International flying rules are more realistic. Flights scheduled for more than eight hours require an extra copilot. This allows each pilot to have a two to three hour nap during the flight. Flights of more than twelve hours require four pilots; two captains and two copilots. Most airlines provide a crew rest facility that features bunk beds and privacy curtains. More than likely the captain has shed his pilot costume for sweats and a tee shirt. If that sounds like fun, let me describe one of my seven day duty rotations. Short and sweet; Atlanta, Tokyo, New York, Tokyo, Atlanta. The first leg is fourteen to fifteen hours. Leave Atlanta at ten a.m. arrive Tokyo at noon. However, you crossed fourteen time zones and the International Date Line. Its noon tomorrow but your body is telling you it’s midnight.

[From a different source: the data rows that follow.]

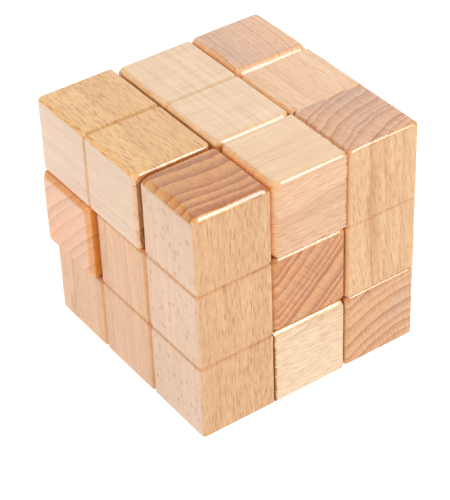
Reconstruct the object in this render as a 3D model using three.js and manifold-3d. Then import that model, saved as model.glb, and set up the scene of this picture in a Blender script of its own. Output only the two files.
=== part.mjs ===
// Wooden assembly-cube puzzle with its sliding-lid storage box.
//
// The cube is three cells on a side. Seven puzzle pieces fill it, and each piece is glued up from
// square beech sticks and blocks. A stick two or three cells long has a V-groove cut round it at
// every cell boundary. The cube stands beside its storage box: four finger-jointed walls, a let-in
// floor, a dovetailed sliding lid drawn part of the way out, and a folded leaflet on the floor.
//
// Millimetres, +Z up. The origin is the centre of the cube's underside.

import * as THREE from "three";
import { mergeVertices } from "three/addons/utils/BufferGeometryUtils.js";
import Module from "manifold-3d";

const wasm = await Module();
wasm.setup();

// ---- Driving dimensions ----

// Puzzle cube
const cellPitch = 25; // one cell of the cube
const cellsPerSide = 3;
const cellGap = 0.3; // play between neighbouring pieces
const glueLine = 0.1; // thickness of a glued joint
const closeUp = cellGap - glueLine; // how far a glued stick comes up to its neighbour
const edgeRadius = 0.9; // rounding of a stick's long edges
const endRadius = 1.2; // rounding of a stick's free ends
const grooveWidth = 1.3; // V-groove at a cell boundary, at the surface
const grooveDepth = 0.7;

// Play has left two pieces standing slightly proud of the cube, one of them glued up unevenly
const looseTwistShift = [-1.0, 1.0, 0];
const looseTeeShift = [0.5, 0.5, 0];
const unevenGlueing = -1.2;

// Storage box
const boxSide = 91; // outside, square
const boxHeight = 85.5;
const wallThickness = 6.5;
const floorThickness = 3;
const floorRebate = 3; // how far the floor is let into each wall
const runningGap = 0.15; // clearance of the floor in its rebate
const boxToCube = 75; // clear distance between the box and the cube
const boxSetBack = 5; // the box's front stands this far behind the cube's front

// Finger joints
const fingerWidth = 6.42;
const firstFinger = 3.6; // height of the lowest finger on a side wall
const fingerGap = 0.08;
const frontWallHeight = 79.0; // the lid passes over the front wall
const cutterReach = 1; // how far a cutting block runs past the wood

// Sliding lid, dovetailed on its sides and at the back
const lidUnderside = 79.4;
const lidThickness = 3.0;
const lidLand = 0.6; // square edge below the bevel
const lidBevel = 3.7; // how far the bevel runs in from the edge
const lidEngagement = 2.0; // how far the lid's edge reaches into each wall
const lidClearance = 0.35;
const lidOpening = 37.2; // how far the lid is drawn out
const fingerRecessRadius = 5.5;
const fingerRecessDepth = 1.8;
const fingerRecessInset = 15.5; // from the lid's front edge to the recess's centre

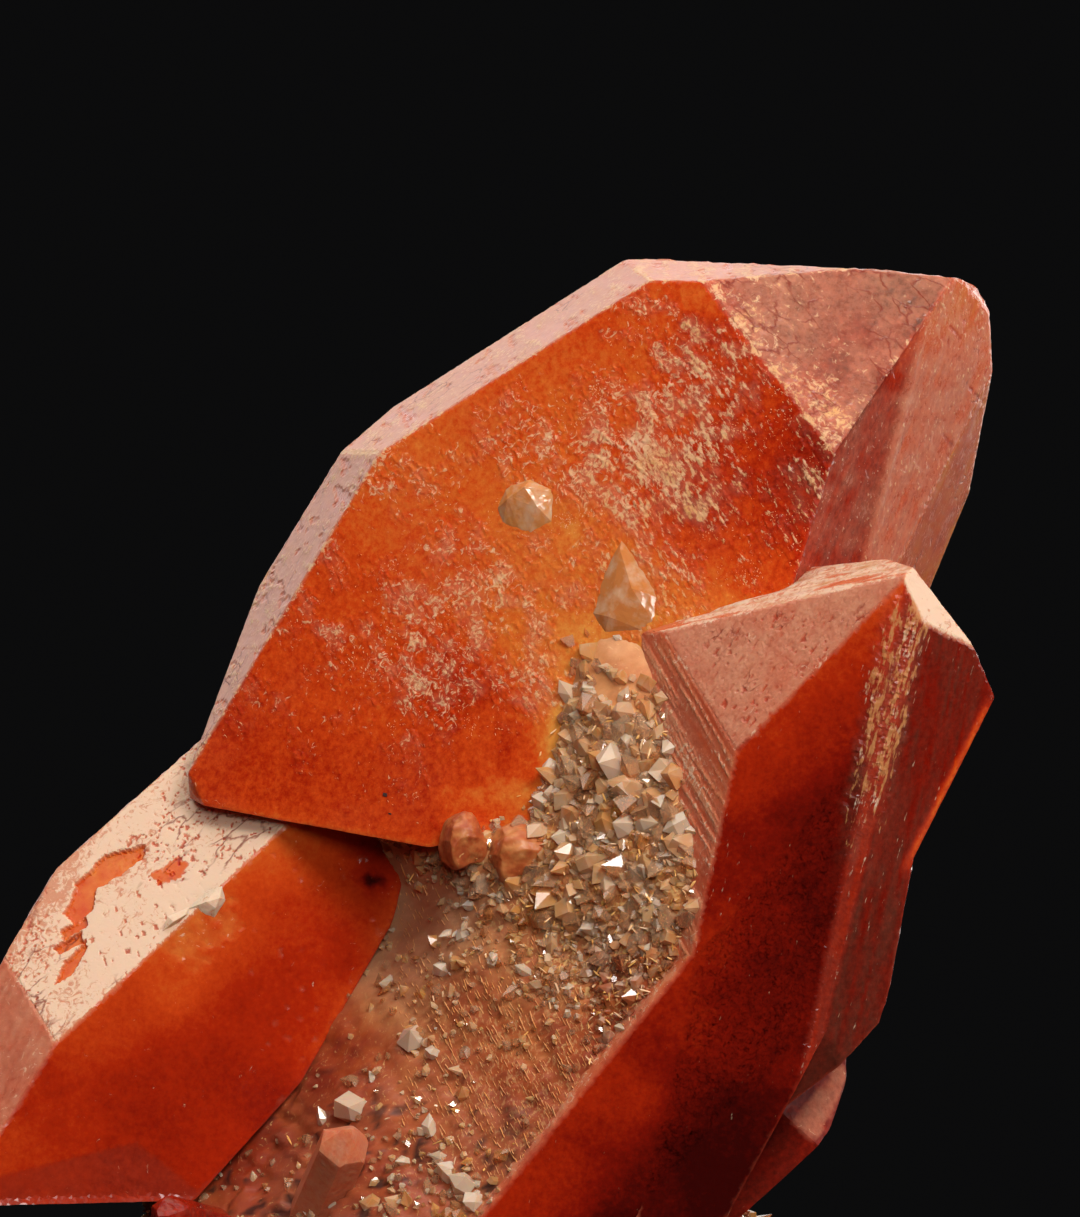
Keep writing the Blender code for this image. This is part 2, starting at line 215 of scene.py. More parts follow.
def lower_right_faces():
    ins = at((780, 1150), 0)
    front = facing((0.22, -0.90, -0.36), 790, 1119, -9)
    pale = fold(front, (790, 1119), (811, 1138), 46, ins)
    return {
        "front": front,
        "pale": pale,
        "rim_a": rim(pale, (846, 1040), (847, 1080), ins, 0.1),
        "rim_b": rim(pale, (847, 1080), (828, 1135), ins, 0.1),
        "rim_c": rim(front, (828, 1135), (805, 1158), ins, 0.15),
        "rim_d": rim(front, (805, 1158), (738, 1219), ins, 0.15),
        "inner": facing((-0.9, -0.3, -0.2), 660, 1200, -4),
        "rear": facing((0.02, 0.95, 0.2), 790, 1100, 9),
        "top": facing((-0.1, 0.1, 1), 820, 1035, -8),
    }


def pointed(tip, tip_depth, foot, foot_depth, width, turn=0.0, blunt=0.55):
    a, b = at(foot, foot_depth), at(tip, tip_depth)
    axis = unit(b - a)
    u = unit(np.cross(axis, (0.13, 1.0, 0.21)))
    v = np.cross(axis, u)
    faces = {"foot": (-axis, float(-axis @ a))}
    for k in range(6):
        t = math.radians(60 * k + turn)
        side = math.cos(t) * u + math.sin(t) * v
        faces["side_%d" % k] = (side, float(side @ a) + 0.5e-3 * width)
        slope = unit(math.cos(math.radians(51.8)) * axis + math.sin(math.radians(51.8)) * side)
        drop = 0.0004 * width * blunt * (0.35 if k % 2 else 1.0)
        faces["tip_%d" % k] = (slope, float(slope @ b) + (0.0 if k % 2 else drop * 0.3))
    return faces


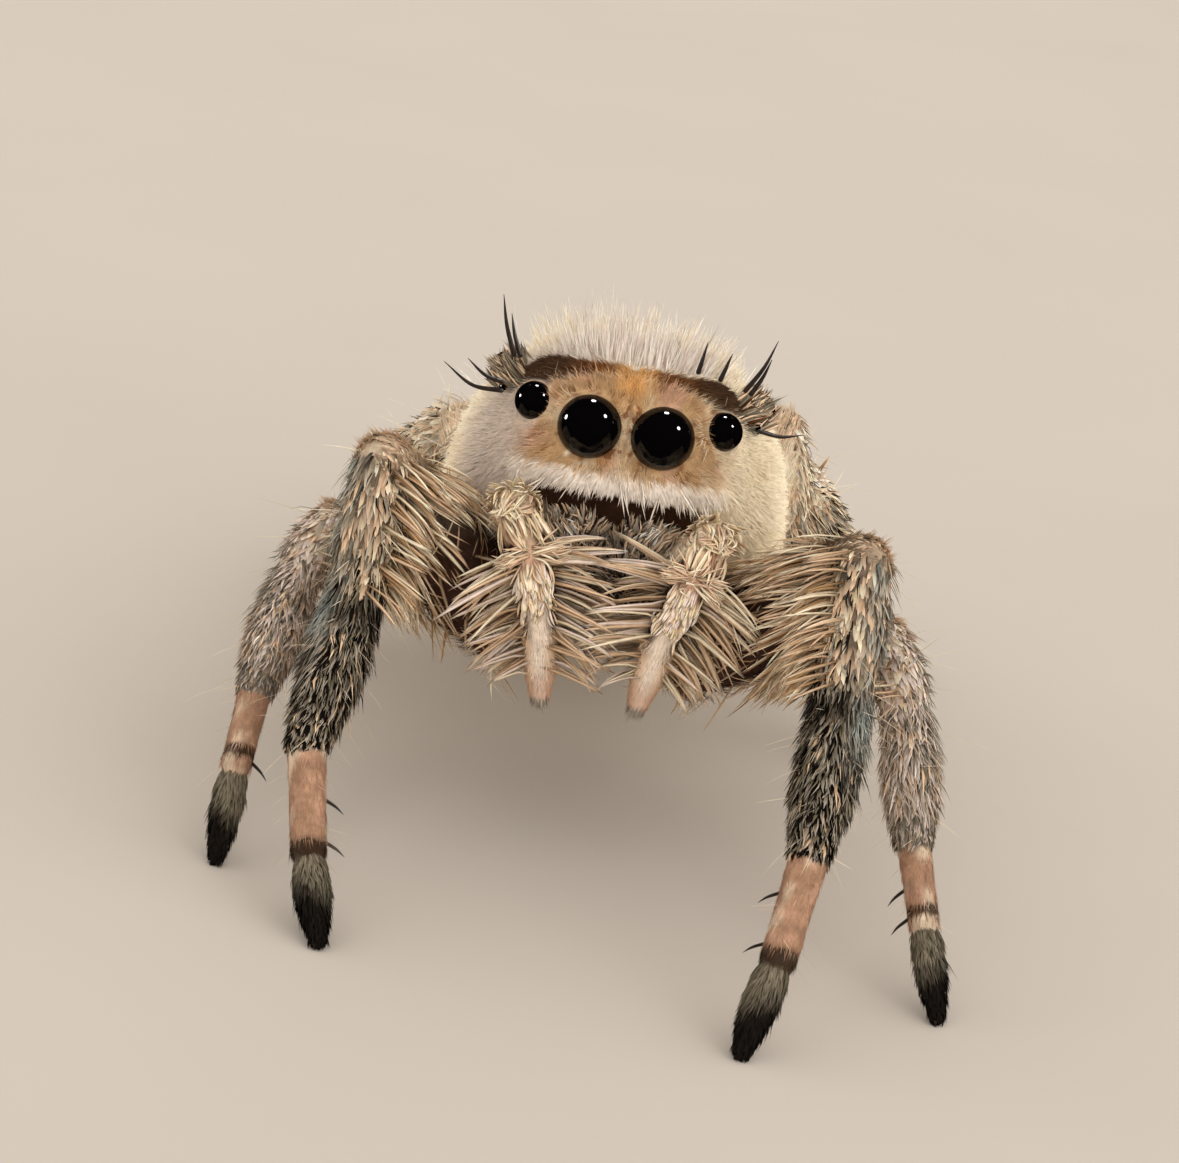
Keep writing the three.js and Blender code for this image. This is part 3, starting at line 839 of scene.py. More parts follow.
# Pairs of white spots on the abdomen: mm behind its front, to either side, and radius.
ABDOMEN_SPOTS = ((2.6, 0.95, 0.42), (3.9, 0.8, 0.36), (5.0, 0.6, 0.26))
WEDGE = (2.9, 4.5)          # mm behind the front where the white triangle's tip and base are
WEDGE_TIP, WEDGE_SPREAD = 0.12, 0.32    # its half width at the tip, and what that gains for each mm


def paint_abdomen(s):
    """Cream, with a white band in front, a white triangle and pairs of white spots edged in brown."""
    side, along, up = np.moveaxis(s.local, -1, 0)
    coat = blend(tone("cream"), tone("cream") * (0.86, 0.8, 0.72), step(-0.4, 0.9, mottle(s.local, 1.6, 21)))
    over = step(0.2, 0.9, up)
    spots = np.zeros(len(side))
    for place, across, reach in ABDOMEN_SPOTS:
        away = np.hypot(np.abs(side) - across, (along - place) * 0.8) / reach
        spots = np.maximum(spots, 1 - away)
    tip, base = WEDGE
    wedge = 1 - np.abs(side) / np.maximum(WEDGE_TIP + (along - tip) * WEDGE_SPREAD, 1e-3)
    wedge = np.where((along > tip) & (along < base), np.minimum(wedge, (base - along) * 2), -1)
    white = np.maximum(step(-0.05, 0.2, spots), step(0.0, 0.4, wedge))
    edge = np.maximum(step(-0.9, -0.1, spots), step(-1.2, 0.1, wedge))
    coat = blend(coat, tone("tan") * 0.55, 0.5 * edge * over)
    coat = blend(coat, tone("pale"), white * over)
    return blend(coat, tone("pale"), 0.7 * step(1.3, 0.7, along) * step(0.0, 0.6, up))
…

The sun never went down and it won’t for another eight hours. No problem, you have a twenty four hour layover. The next day you leave Tokyo in early afternoon. You fly all afternoon, all night and most of the next day. The sun is going west at a thousand miles an hour and you are going east at about six hundred. The sun goes down and comes back up like a yo yo. You are near the Arctic Circle and the world is not very big around anyway. Arrive New York in the afternoon yesterday. Your body has no idea what time it is or what day it is. Only five more days to go. The only way to survive is to take a nap and eat every four to five hours until you get home. 

My longest day ever on an airplane was twenty four hours. I left Frankfurt about midnight, accompanied by my good friend and fellow captain, Bob Foster along with two copilots. We flew a military charter to Kuwait City and parked in a remote area. The airport was complete chaos with priority military flights and we waited all day for fuel. At last a little fuel truck started running back and forth to the fuel farm to fill us up. We finally got clearance and hauled back to Frankfurt empty, arriving at midnight once again.  

I wish each of you a good night’s sleep tonight. Babbitt, if you’re reading this I don’t want to hear anything about crew duty rules on charter flights.